John Derbyshire was until recently a writer for the conservative journal National Review. He is an atheist and a Darwinian (the significance of which I'll explain below) which is unusual among political conservatives, and he was recently fired for writing a racially insensitive column based on "The Talk" that a number of African-Americans are saying that they have at some point with their children.

"The Talk" could be construed to be racially offensive to whites, in my opinion, but few commentators seem to want to say that out loud. Derbyshire was an exception. He satirized "The Talk" by writing down advice he has given to his own children over the years.

Some of what he said was wise, some of it was simply sociological fact, but some of it was seen as unfair, inaccurate, and gratuitously insulting to blacks, and for that he was fired. I'll leave it to you to read his essay and judge it for yourself. For my part, I'd like to focus on an aspect of it that no one else has remarked upon, at least so far as I am aware.

Let's assume for the sake of discussion that Derbyshire was indeed motivated by racial animus and eager to insult blacks qua blacks. Let's suppose that he really is a racist. If one is an atheistic Darwinian like Derbyshire why would one think that there was anything wrong with that? Darwin himself believed that blacks were an inferior race and as we've argued here on numerous occasions atheism entails moral nihilism, the idea that there is no right or wrong.

In other words, there's nothing wrong with racism unless there's an obligation binding each of us to love our neighbor, i.e. to treat him with dignity, respect and kindness, but there can only be such a duty if there's a transcendent moral authority who imposes it. Since, on Derbyshire's metaphysical presuppositions, there is no such authority, neither he nor anyone who shares those presuppositions can say that he was wrong to say what he said, or to think what he thinks. The most that can be said is that he violated some social taboo, but what's wrong with that?

Put simply, unless there is a Divine law-giver who imposes upon us the duty to treat each other the way we want to be treated then there's no basis whatsoever for saying that racism is wrong. One may find racial bigotry distasteful, of course, just as one may find the thought of eating dog food distasteful, but it's not morally wrong.

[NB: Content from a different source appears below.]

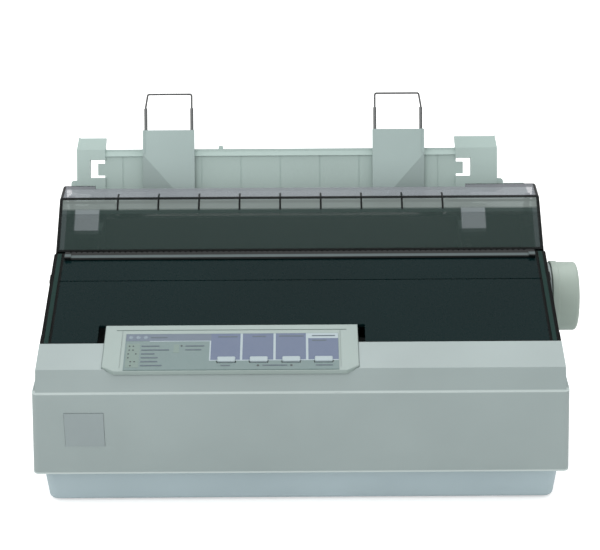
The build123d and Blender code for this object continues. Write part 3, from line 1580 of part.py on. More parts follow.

Thus, when an atheist pontificates about the evils of racism he's just blowing hot air. Only a theist has any grounds for saying that racism is evil.

Whether Derbyshire really is a racist or whether he's just a contrarian who refuses to truckle to the politically correct pieties of our age, I can't say, but it's hard to imagine a black writer being fired for writing similar things about whites, and it's hard to imagine, in any event, why secularist progressives would be outraged at what Derbyshire wrote even if they are racist.